İlk dört yıldan sonra öğrencinin “açık öğretim”i tercih edebilmesi öngörüldüğü için, aklı eren herkesten “olmaz” itirazı yükseliyor, bu uygulamanın kız çocuklarının erken yaşta okuldan alınıp evlendirilmelerini, erkek çocuklarının ise, çocukluklarını yaşayamadan çalışmaya mahkûm edilmelerini kaçınılmaz hale getireceği savunuluyor.

Sonunda iktidar partisinde de aklıselim galip geliyor ki, ilk 4 yıldan sonra değil, 8 yıldan sonra “açık öğretim” tercihinin yapılabileceği şeklinde taslak değiştiriliyor.

Ama ne hikmetse, “ilk 4 yıldan sonra açık öğretim” formülüne karşı çıkanlar, -görüşleri bir şekilde siyasi iktidar tarafından da teyit edildiği ve gereken düzeltme yapıldığı halde- salvo atışına tutuluyorlar.

Anlamak gerçekten mümkün değil.

Hani geçmişte, “Memlekete komünizm lâzımsa, onu da biz getiririz” anlayışı hakimdi ya…

Şimdi de, “Yanlışımız varsa da kimse söylemesin, biz farkına varırsak zaten düzeltiriz” anlayışı egemen olmuş görünüyor.

Aslında, yanlışlardan dönmenin yolu, sivil toplum kuruluşlarının konuyu değerlendirip eleştiri ve önerilerini ortaya koymalarından geçmiyor mu?

Demokrasi tam da bu değil mi?

“Yüzde 50’nin oyunu aldım; demokrasi benim…Ben ne dersem o!” diye bir kavram var mı?

El insaf!..

Ve de birazcık sağduyu lütfen !

 

 

CHP’DE AĞIR SORUMLULUK ZAMANI

 

 

ÇORUM HABER, “Yıldız Bek Kurultay’ın yıldızı oldu” diye yazdı.

Gerçekten de, CHP İl Başkanı Yıldız Bek, hem Cumartesi günü il başkanlarının ortak bildirisini basına okurken ön plana çıkmış, hem de Kurultay sürecinde divan heyetinde yer alarak önemli bir temsil görevini yerine getirmişti.

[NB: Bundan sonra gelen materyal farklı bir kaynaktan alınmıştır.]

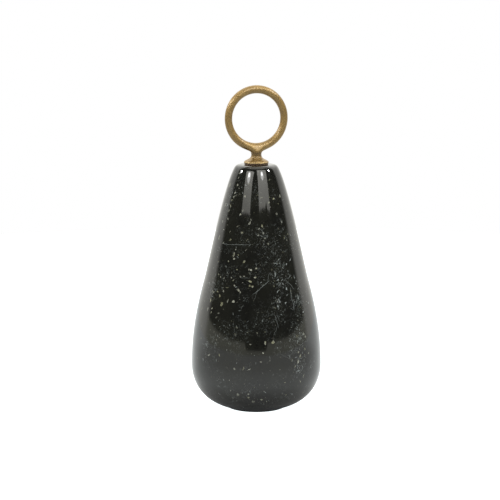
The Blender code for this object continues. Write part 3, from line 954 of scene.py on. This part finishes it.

ÇORUM HABER, Yıldız Bek’in bu hakkını teslim etti.

23. Dönem Çorum Milletvekili, TESK ve TŞOF eski Genel Başkanı Derviş Günday da, Yıldız Bek’in Kurultay’da öne çıkmasından duyduğu memnuniyeti, ÇORUM HABER’e özel olarak iletti.

Gerek Günday, gerekse Parti Meclisi Üyesi, İstanbul Milletvekili, hemşehrimiz İhsan Özkes, Genel Başkan Kılıçdaroğlu’nun olağanüstü kurultaylardan büyük güç aldığına ve partinin bundan böyle daha etkili ve kararlı biçimde yoluna devam edeceğine inanıyorlar.

Zaten, Ak Parti’de de, CHP’de de kongreler süreci devam ediyor.

Yerel kongreler ve büyük kongreler-kurultaylar sona erdiğinde, Cumhurbaşkanlığı seçimi ile yerel seçimler için ağır ağır da olsa geriye sayım başlayacak.

Hiç kuşku yok ki, her şeye hakim Ak Parti karşısında, CHP’nin çok daha fazla çalışması, koşması, çırpınması gerekecek.

Zaten, önümüzdeki aylarda seçilecek ilçe ve il yönetimleri, bu ağır sorumluluğu omuzlamış olarak yola revan olacaklar.

Onun için, gece-gündüz demeden çalışmayı göze alamayan, bu işe hiç soyunmasın!